Problem. Repeat every line below exactly as it reads.

Data block.

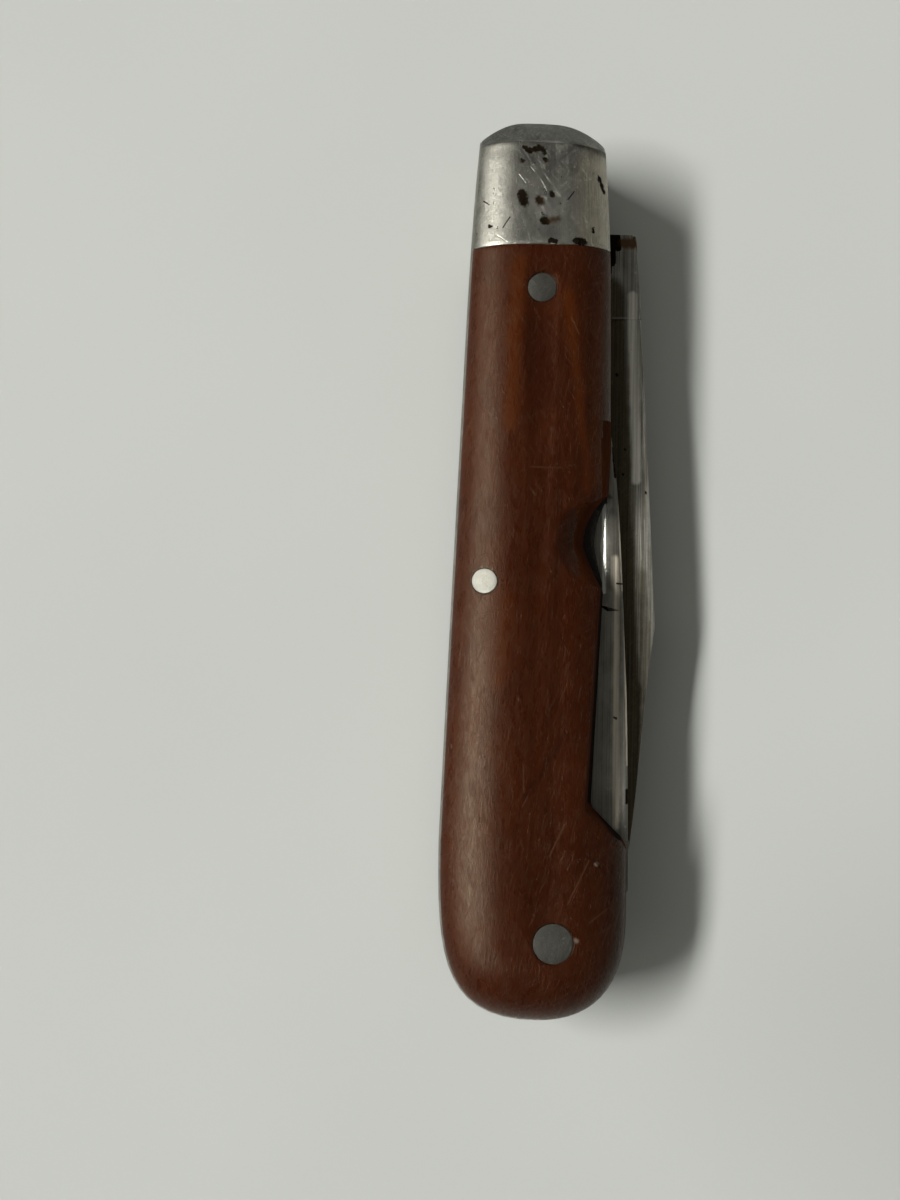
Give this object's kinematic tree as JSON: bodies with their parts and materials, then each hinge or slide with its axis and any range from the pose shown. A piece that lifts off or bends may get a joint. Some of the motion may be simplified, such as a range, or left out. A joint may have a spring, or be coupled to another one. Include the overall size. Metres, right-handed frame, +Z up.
{
  "type": "folding pocket knife",
  "caption": "Folding pocket knife with red-brown fibre scales, a steel bolster, a thumb scoop, and a main and a small blade that fold out from opposite ends.",
  "frame": {"origin": "on the far scale's flat, on the handle's centreline and halfway along its length", "axes": "+Y along the handle from the butt to the bolster, +X to the side that the blades open on, +Z up from the far scale to the near scale"},
  "size_m": [0.0244, 0.1002, 0.0122],
  "materials": {
    "fibre_scale": "worn red-brown pressed fibre with fine scratches and a soft polish",
    "bolster_steel": "worn satin steel with scratches, dark pits and rust specks",
    "liner_steel": "dull ground steel sheet",
    "spring_steel": "ground spring steel with light brown staining",
    "blade_steel": "lengthwise ground and worn blade steel with dark specks and stains",
    "rivet_steel": "peened and filed steel rivet, dull grey"
  },
  "bodies": {
    "handle": {"near_scale": "fibre_scale", "far_scale": "fibre_scale", "near_bolster": "bolster_steel", "far_bolster": "bolster_steel", "bolster_pivot_pin": "bolster_steel", "near_liner": "liner_steel", "centre_liner": "liner_steel", "far_liner": "liner_steel", "main_spring": "spring_steel", "small_spring": "spring_steel", "butt_pivot_pin": "rivet_steel", "spring_pin": "rivet_steel", "near_scale_rivet": "rivet_steel", "far_scale_rivet": "rivet_steel"},
    "main_blade": {"main_blade": "blade_steel"},
    "small_blade": {"small_blade": "blade_steel"}
  },
  "joints": [
    {"name": "main_blade_hinge", "type": "hinge", "parent": "handle", "child": "main_blade", "pos_m": [0.00195, 0.0433, 0.00515], "axis": [0, 0, 1], "range_deg": [0, 180], "deforming": ["main_spring"]},
    {"name": "small_blade_hinge", "type": "hinge", "parent": "handle", "child": "small_blade", "pos_m": [0.00207, -0.0405, 0.00755], "axis": [0, 0, -1], "range_deg": [0, 180], "deforming": ["small_spring"]}
  ]
}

Result below.
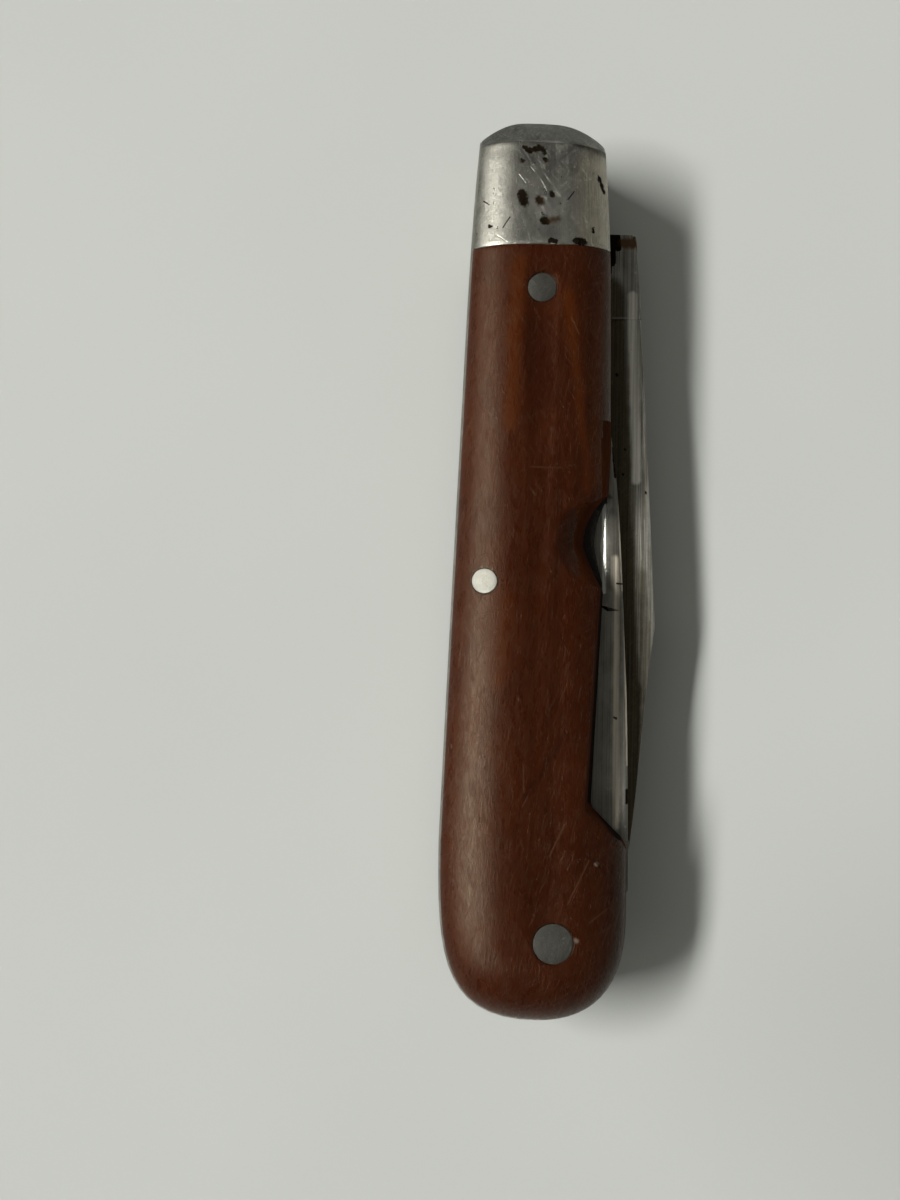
Give this object's kinematic tree as JSON: bodies with their parts and materials, then each hinge or slide with its axis and any range from the pose shown. A piece that lifts off or bends may get a joint. Some of the motion may be simplified, such as a range, or left out. A joint may have a spring, or be coupled to another one. Include the overall size. Metres, right-handed frame, +Z up.
{
  "type": "folding pocket knife",
  "caption": "Folding pocket knife with red-brown fibre scales, a steel bolster, a thumb scoop, and a main and a small blade that fold out from opposite ends.",
  "frame": {"origin": "on the far scale's flat, on the handle's centreline and halfway along its length", "axes": "+Y along the handle from the butt to the bolster, +X to the side that the blades open on, +Z up from the far scale to the near scale"},
  "size_m": [0.0244, 0.1002, 0.0122],
  "materials": {
    "fibre_scale": "worn red-brown pressed fibre with fine scratches and a soft polish",
    "bolster_steel": "worn satin steel with scratches, dark pits and rust specks",
    "liner_steel": "dull ground steel sheet",
    "spring_steel": "ground spring steel with light brown staining",
    "blade_steel": "lengthwise ground and worn blade steel with dark specks and stains",
    "rivet_steel": "peened and filed steel rivet, dull grey"
  },
  "bodies": {
    "handle": {"near_scale": "fibre_scale", "far_scale": "fibre_scale", "near_bolster": "bolster_steel", "far_bolster": "bolster_steel", "bolster_pivot_pin": "bolster_steel", "near_liner": "liner_steel", "centre_liner": "liner_steel", "far_liner": "liner_steel", "main_spring": "spring_steel", "small_spring": "spring_steel", "butt_pivot_pin": "rivet_steel", "spring_pin": "rivet_steel", "near_scale_rivet": "rivet_steel", "far_scale_rivet": "rivet_steel"},
    "main_blade": {"main_blade": "blade_steel"},
    "small_blade": {"small_blade": "blade_steel"}
  },
  "joints": [
    {"name": "main_blade_hinge", "type": "hinge", "parent": "handle", "child": "main_blade", "pos_m": [0.00195, 0.0433, 0.00515], "axis": [0, 0, 1], "range_deg": [0, 180], "deforming": ["main_spring"]},
    {"name": "small_blade_hinge", "type": "hinge", "parent": "handle", "child": "small_blade", "pos_m": [0.00207, -0.0405, 0.00755], "axis": [0, 0, -1], "range_deg": [0, 180], "deforming": ["small_spring"]}
  ]
}